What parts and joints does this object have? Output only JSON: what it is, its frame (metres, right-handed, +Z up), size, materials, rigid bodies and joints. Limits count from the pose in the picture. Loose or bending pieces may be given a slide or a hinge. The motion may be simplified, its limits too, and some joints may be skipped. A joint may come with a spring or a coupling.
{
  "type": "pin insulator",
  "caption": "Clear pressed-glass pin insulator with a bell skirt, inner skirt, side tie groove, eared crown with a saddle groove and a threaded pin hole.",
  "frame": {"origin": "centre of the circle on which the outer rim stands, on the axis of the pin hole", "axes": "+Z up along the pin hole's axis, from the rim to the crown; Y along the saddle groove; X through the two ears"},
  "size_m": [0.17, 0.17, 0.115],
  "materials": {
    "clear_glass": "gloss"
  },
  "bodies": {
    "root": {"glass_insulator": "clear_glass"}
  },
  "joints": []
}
--------------------------------
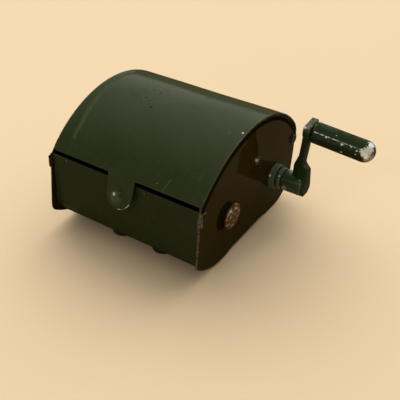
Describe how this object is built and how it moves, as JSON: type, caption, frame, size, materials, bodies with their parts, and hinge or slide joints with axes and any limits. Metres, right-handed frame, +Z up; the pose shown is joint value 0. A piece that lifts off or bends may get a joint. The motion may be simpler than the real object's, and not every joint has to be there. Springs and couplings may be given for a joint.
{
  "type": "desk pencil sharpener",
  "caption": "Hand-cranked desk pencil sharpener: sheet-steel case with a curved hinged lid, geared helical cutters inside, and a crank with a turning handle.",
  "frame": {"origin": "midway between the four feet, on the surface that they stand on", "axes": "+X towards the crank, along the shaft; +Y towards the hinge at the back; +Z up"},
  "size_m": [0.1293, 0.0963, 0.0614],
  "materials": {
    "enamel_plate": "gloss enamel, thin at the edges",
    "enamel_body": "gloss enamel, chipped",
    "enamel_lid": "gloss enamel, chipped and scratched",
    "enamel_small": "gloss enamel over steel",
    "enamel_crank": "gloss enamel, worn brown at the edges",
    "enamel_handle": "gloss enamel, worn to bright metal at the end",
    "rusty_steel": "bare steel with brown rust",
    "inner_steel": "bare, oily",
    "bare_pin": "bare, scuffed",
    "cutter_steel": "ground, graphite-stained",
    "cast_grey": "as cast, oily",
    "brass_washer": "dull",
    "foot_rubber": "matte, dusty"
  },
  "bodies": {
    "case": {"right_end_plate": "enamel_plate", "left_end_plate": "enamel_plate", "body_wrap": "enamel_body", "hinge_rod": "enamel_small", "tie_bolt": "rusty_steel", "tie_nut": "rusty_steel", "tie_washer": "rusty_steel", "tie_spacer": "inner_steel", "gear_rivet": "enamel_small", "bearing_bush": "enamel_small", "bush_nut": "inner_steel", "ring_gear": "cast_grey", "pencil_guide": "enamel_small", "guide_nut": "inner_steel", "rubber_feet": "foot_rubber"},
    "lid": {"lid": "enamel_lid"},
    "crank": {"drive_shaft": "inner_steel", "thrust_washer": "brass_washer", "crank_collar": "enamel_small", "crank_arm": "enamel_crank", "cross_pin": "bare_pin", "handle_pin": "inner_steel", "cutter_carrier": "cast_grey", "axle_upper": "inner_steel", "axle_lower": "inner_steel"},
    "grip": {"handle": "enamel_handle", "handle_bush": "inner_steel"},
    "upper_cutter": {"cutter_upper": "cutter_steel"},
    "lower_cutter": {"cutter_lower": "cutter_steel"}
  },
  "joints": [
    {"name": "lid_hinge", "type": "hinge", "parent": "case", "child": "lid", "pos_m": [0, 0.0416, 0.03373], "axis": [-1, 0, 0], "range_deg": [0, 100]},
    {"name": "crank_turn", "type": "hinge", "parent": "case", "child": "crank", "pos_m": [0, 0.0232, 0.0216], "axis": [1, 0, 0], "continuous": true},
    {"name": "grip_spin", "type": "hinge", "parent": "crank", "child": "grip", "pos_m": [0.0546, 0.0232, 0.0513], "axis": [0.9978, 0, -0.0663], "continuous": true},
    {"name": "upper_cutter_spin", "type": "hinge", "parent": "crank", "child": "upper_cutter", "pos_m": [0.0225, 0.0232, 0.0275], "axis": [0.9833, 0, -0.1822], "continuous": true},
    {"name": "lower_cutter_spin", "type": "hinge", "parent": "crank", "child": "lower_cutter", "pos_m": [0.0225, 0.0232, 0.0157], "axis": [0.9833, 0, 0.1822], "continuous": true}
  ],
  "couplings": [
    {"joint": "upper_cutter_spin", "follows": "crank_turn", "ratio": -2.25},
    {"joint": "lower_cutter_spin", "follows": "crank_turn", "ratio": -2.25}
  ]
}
--------------------------------
● TASK DETAILS
List each line of the entries that holds the string "slide".

● FULL OUTPUT
What parts and joints does this object have? Output only JSON: what it is, its frame (metres, right-handed, +Z up), size, materials, rigid bodies and joints. Limits count from the pose in the picture. Loose or bending pieces may be given a slide or a hinge. The motion may be simplified, its limits too, and some joints may be skipped. A joint may come with a spring or a coupling.
Describe how this object is built and how it moves, as JSON: type, caption, frame, size, materials, bodies with their parts, and hinge or slide joints with axes and any limits. Metres, right-handed frame, +Z up; the pose shown is joint value 0. A piece that lifts off or bends may get a joint. The motion may be simpler than the real object's, and not every joint has to be there. Springs and couplings may be given for a joint.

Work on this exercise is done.